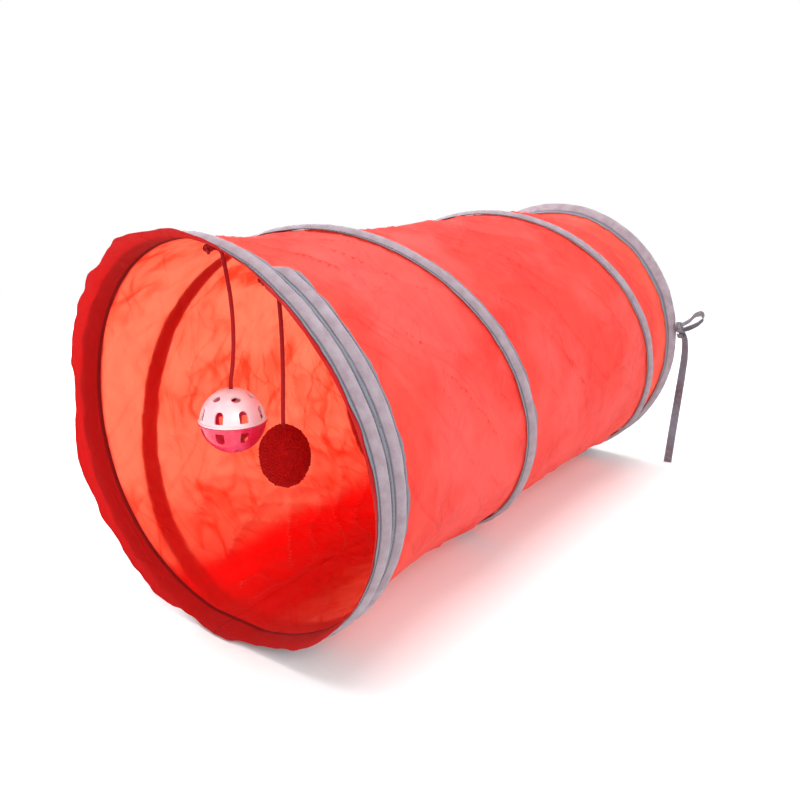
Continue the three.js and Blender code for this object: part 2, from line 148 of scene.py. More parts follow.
class Finish:
    """The material of one sort of surface, made of nodes."""

    def __init__(self, name):
        self.material = bpy.data.materials.new(name)
        self.material.use_nodes = True
        self.nodes = self.material.node_tree.nodes
        self.nodes.clear()

    def node(self, kind, settings=None, sockets=None, output=0):
        """A node of a kind: its settings first, then the values or links of its sockets."""
        made = self.nodes.new(kind)
        for key, value in (settings or {}).items():
            setattr(made, key, value)
        for key, value in (sockets or {}).items():
            if isinstance(value, Port):
                self.material.node_tree.links.new(value.socket, made.inputs[key])
            else:
                made.inputs[key].default_value = value
        return Port(self, made.outputs[output] if len(made.outputs) else None)

    def places(self):
        """Distance along and across a woven or twisted piece, in metres or turns."""
        place = {0: self.node("ShaderNodeUVMap", {"uv_map": "run"})}
        return [self.node("ShaderNodeSeparateXYZ", None, place, axis) for axis in "XY"]

    def mottle(self, scale, detail=2.0, rough=0.5):
        """Soft random patches, from 0 to 1, as many to a metre as scale says."""
        where = self.node("ShaderNodeTexCoord", None, None, "Object")
        sockets = {"Vector": where, "Scale": scale, "Detail": detail, "Roughness": rough}
        return self.node("ShaderNodeTexNoise", None, sockets, "Fac")

    def folds(self, run, spread, long_size, short_size, seed, width=0.06):
        """Long soft creases in cloth, by place in metres: 1 along a crease and 0 away from it."""
        sockets = {"X": run / long_size, "Y": spread / short_size, "Z": seed}
        place = self.node("ShaderNodeCombineXYZ", None, sockets)
        sockets = {"Vector": place, "Scale": 1.0, "Detail": 1.5, "Roughness": 0.4, "Distortion": 0.6}
        waves = self.node("ShaderNodeTexNoise", None, sockets, "Fac")
        return 1 - (abs(waves - 0.5)).rise(0.0, width)

    def bump(self, height, strength, depth):
        sockets = {"Strength": strength, "Distance": depth, "Height": height}
        return self.node("ShaderNodeBump", None, sockets)

    def close(self, colour, roughness, relief=None, glows=(), glow_share=0.0, **plain):
        """Ends the finish. glows are the colours of the light that comes through from behind,
        each with the share of it that covers the ones before it."""
        sockets = {"Base Color": colour, "Roughness": roughness}
        if relief:
            sockets["Normal"] = relief
        sockets.update({key.replace("_", " "): value for key, value in plain.items()})
        surface = self.node("ShaderNodeBsdfPrincipled", None, sockets)
        behind = None
        for tint, share in glows:
            through = {"Color": tint}
            if relief:
                through["Normal"] = relief
            lit = self.node("ShaderNodeBsdfTranslucent", None, through)
            if behind:
                lit = self.node("ShaderNodeMixShader", None, {0: share, 1: behind, 2: lit})
            behind = lit
        if behind:
            mix = {0: glow_share, 1: surface, 2: behind}
            surface = self.node("ShaderNodeMixShader", None, mix)
        self.node("ShaderNodeOutputMaterial", None, {"Surface": surface})
        return self.material


def curve(knots, values, slopes, where):
    """Values at places between knots, on a smooth curve with a given slope at each knot."""
    i = np.clip(np.searchsorted(knots, where, side="right") - 1, 0, len(knots) - 2)
    h = knots[i + 1] - knots[i]
    t = (where - knots[i]) / h
    if values.ndim > 1:
        h, t = h[:, None], t[:, None]
    return (
        values[i] * (1 + 2 * t) * (1 - t) ** 2 + slopes[i] * h * t * (1 - t) ** 2
        + values[i + 1] * t * t * (3 - 2 * t) - slopes[i + 1] * h * t * t * (1 - t)
    )


def smooth_route(points, step):
    """Evenly spaced points on a smooth curve through the given ones."""
    points = np.array([tuple(p) for p in points], float)
    knots = distances(points)
    fine = np.linspace(0, knots[-1], max(8, int(knots[-1] / step) * 2))
    return evenly(curve(knots, points, np.gradient(points, knots, axis=0), fine), step)


def distances(line):
    """How far along a line each of its points lies."""
    return np.concatenate([[0], np.cumsum(np.linalg.norm(np.diff(line, axis=0), axis=1))])


def evenly(line, step):
    """The same line, with points a step apart."""
    run = distances(line)
    wanted = np.linspace(0, run[-1], max(2, round(run[-1] / step) + 1))
    return np.stack([np.interp(wanted, run, line[:, k]) for k in range(3)], axis=1)


def run_length(line):
    return float(distances(line)[-1])


def carried_frames(line, first_side):
    """Two directions square to the line at each point, carried along it without twisting."""
    along = np.gradient(line, axis=0)
    along /= np.linalg.norm(along, axis=1)[:, None]
    side = np.array(first_side, float)
    sides = []
    for direction in along:
        side = side - direction * side.dot(direction)
        side = side / np.linalg.norm(side)
        sides.append(side)
    sides = np.array(sides)
    return sides, np.cross(along, sides)


def make_piece(name, points, faces, places, material, sharp=60):
    """A mesh object. places holds the pattern's place at each corner of each face."""
    mesh = bpy.data.meshes.new(name)
    mesh.from_pydata([tuple(p) for p in points], [], faces)
    mesh.validate()
    mesh.uv_layers.new(name="run").data.foreach_set("uv", np.asarray(places, np.float32).ravel())
    mesh.materials.append(material)
    mesh.shade_smooth()
    mesh.set_sharp_from_angle(angle=math.radians(sharp))
    piece = bpy.data.objects.new(name, mesh)
    bpy.context.scene.collection.objects.link(piece)
    return piece


def skin(name, rows, along, around, material, closed=False, sharp=60):
    """Closed surface over rows of points, each row a loop. along and around place the pattern,
    with one more value than there are rows or points in a row where those close up."""
    rows = np.asarray(rows, float)
    count, size = rows.shape[:2]
    spans = count if closed else count - 1
    i, j = np.meshgrid(np.arange(spans), np.arange(size), indexing="ij")
    near, far = i * size, ((i + 1) % count) * size
    step = (j + 1) % size
    faces = np.stack([near + j, near + step, far + step, far + j], axis=-1).reshape(-1, 4)
    u0, u1 = np.asarray(along)[i], np.asarray(along)[i + 1]
    v0, v1 = np.asarray(around)[j], np.asarray(around)[j + 1]
    places = np.stack([u0, v0, u0, v1, u1, v1, u1, v0], axis=-1).reshape(-1, 4, 2)
    flat = rows.reshape(-1, 3)
    a, b, c, d = (flat[faces[:, k]] for k in range(4))
    centre = flat.mean(axis=0)
    cross = np.cross(c - a, d - b)
    inside_out = ((a + c) / 2 - centre)[:, None, :] @ cross[:, :, None]
    faces, places = faces.tolist(), places.tolist()
    if not closed:
        last = (count - 1) * size
        first_place, last_place = [along[0], around[0]], [along[-1], around[0]]
        faces += [list(range(size))[::-1], list(range(last, last + size))]
        places += [[first_place] * size, [last_place] * size]
    if inside_out.sum() < 0:
        faces = [face[::-1] for face in faces]
        places = [corner[::-1] for corner in places]
    corners = [corner for face in places for corner in face]
    return make_piece(name, flat, faces, corners, material, sharp)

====

→ Exercise requirements:
What are the exact lines from the beginning of the material through the line containing "None, place, axis)"? Write out those lines alone.

→ Correct response:
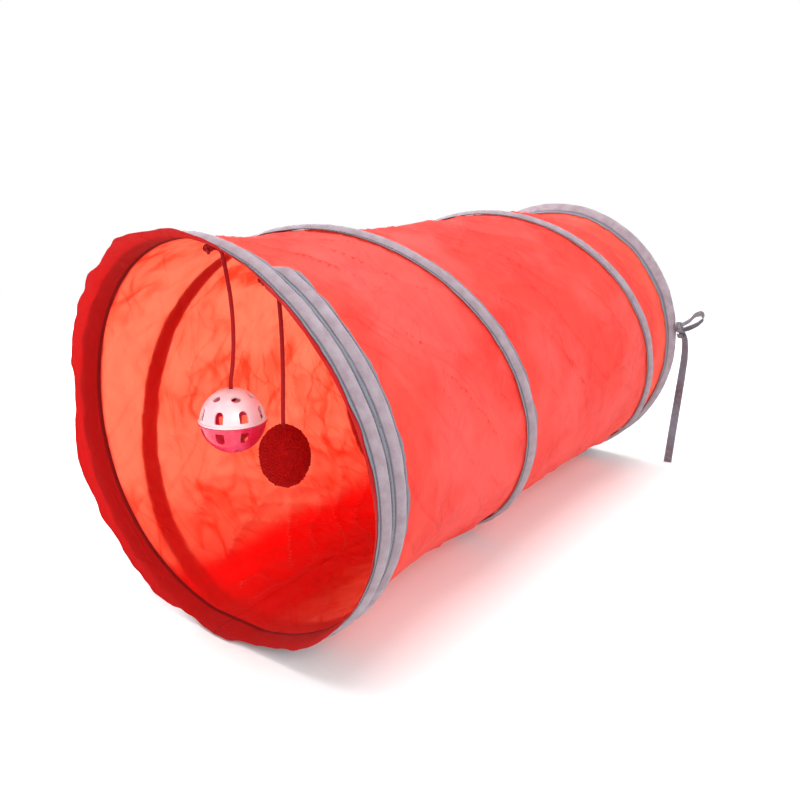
Continue the three.js and Blender code for this object: part 2, from line 148 of scene.py. More parts follow.
class Finish:
    """The material of one sort of surface, made of nodes."""

    def __init__(self, name):
        self.material = bpy.data.materials.new(name)
        self.material.use_nodes = True
        self.nodes = self.material.node_tree.nodes
        self.nodes.clear()

    def node(self, kind, settings=None, sockets=None, output=0):
        """A node of a kind: its settings first, then the values or links of its sockets."""
        made = self.nodes.new(kind)
        for key, value in (settings or {}).items():
            setattr(made, key, value)
        for key, value in (sockets or {}).items():
            if isinstance(value, Port):
                self.material.node_tree.links.new(value.socket, made.inputs[key])
            else:
                made.inputs[key].default_value = value
        return Port(self, made.outputs[output] if len(made.outputs) else None)

    def places(self):
        """Distance along and across a woven or twisted piece, in metres or turns."""
        place = {0: self.node("ShaderNodeUVMap", {"uv_map": "run"})}
        return [self.node("ShaderNodeSeparateXYZ", None, place, axis) for axis in "XY"]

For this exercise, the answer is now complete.